Adam Prime wrote:
Perrin Harkins wrote:
On Sat, May 15, 2010 at 4:03 PM, Anthony Esposito
<tony.m.espos...@gmail.com> wrote:
In one of my programs I started to receive database errors for not having a unique id. I generate unique ids for each of the mysql lines that I add to the database. I realized that the perl variable $idNum was keeping the same
random string for multiple executions.

You need to call srand() in s a child init handler:
http://marc.info/?l=apache-modperl&m=123904225030744&w=1

However, I have to ask, why are you generating id numbers randomly?
Why not just let mysql  do it with auto_increment?

- Perrin

I think, in theory you shouldn't have to explicitly srand yourself in your startup.pl if you're using mod_perl 1.29 or greater, and perl 5.8.1 or greater.

see:

http://marc.info/?l=apache-modperl-dev&m=106606815110220&w=2

Also see : perldoc -f srand
and
http://en.wikipedia.org/wiki/Murphy%27s_law

With the second, I mean that even if the rand() sequence is different in different Apache children and cgi-bin's or modules called by these children, that still does not mean that the same number could not be generated occasionally.

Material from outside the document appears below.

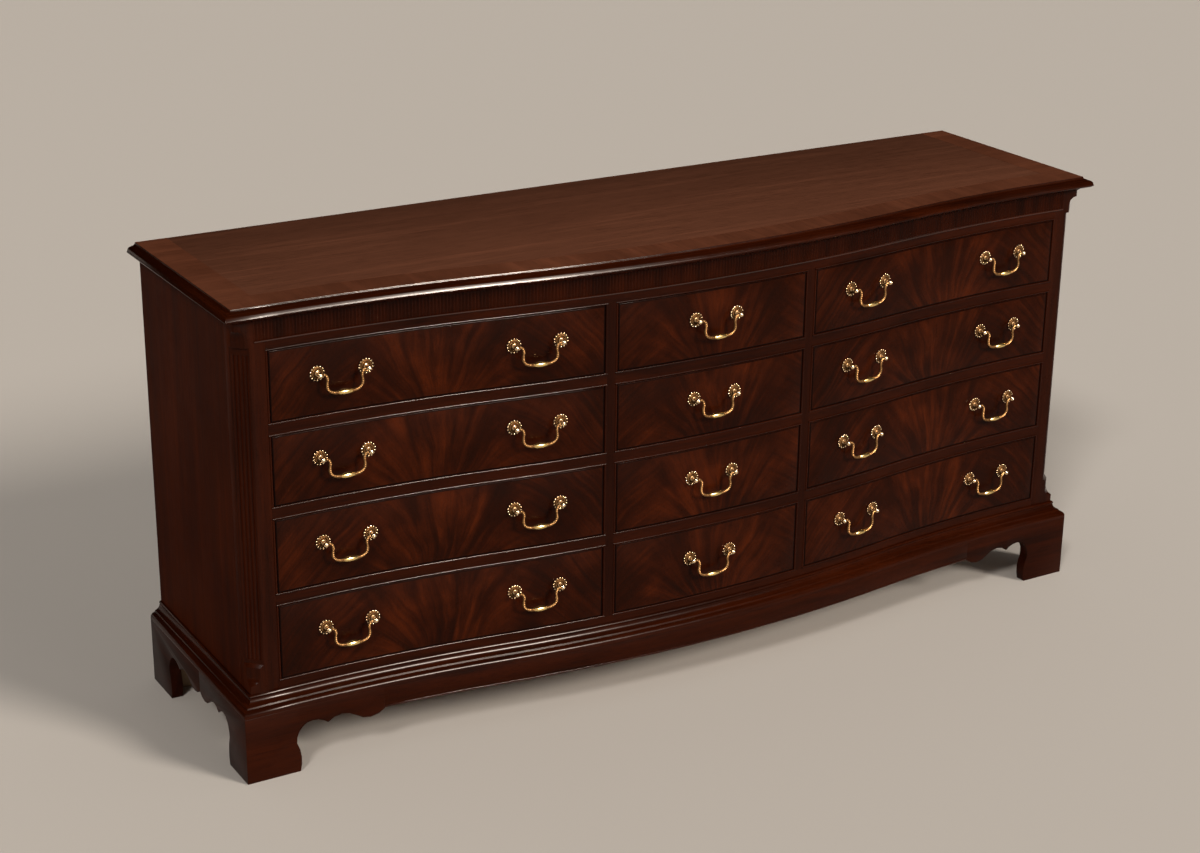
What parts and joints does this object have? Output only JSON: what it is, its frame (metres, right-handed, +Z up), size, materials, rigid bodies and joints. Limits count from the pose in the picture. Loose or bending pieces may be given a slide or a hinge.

Especially if this over a long period of time, and the result is stored in a database. So I would either use what Perrin mentioned, or combine the result of (a shorter) rand() call, with time() for example.

A tip : to get a really unique identifier, I often use "yyyymmddhhmmssrrrrr", where rrrrr is the rand() result, and the prefix is the date/time. Unless you process more than 99,999 requests per second, it will always be unique. In addition, such an identifier is at the same time a time stamp, which is often invaluable in tracking down a problem.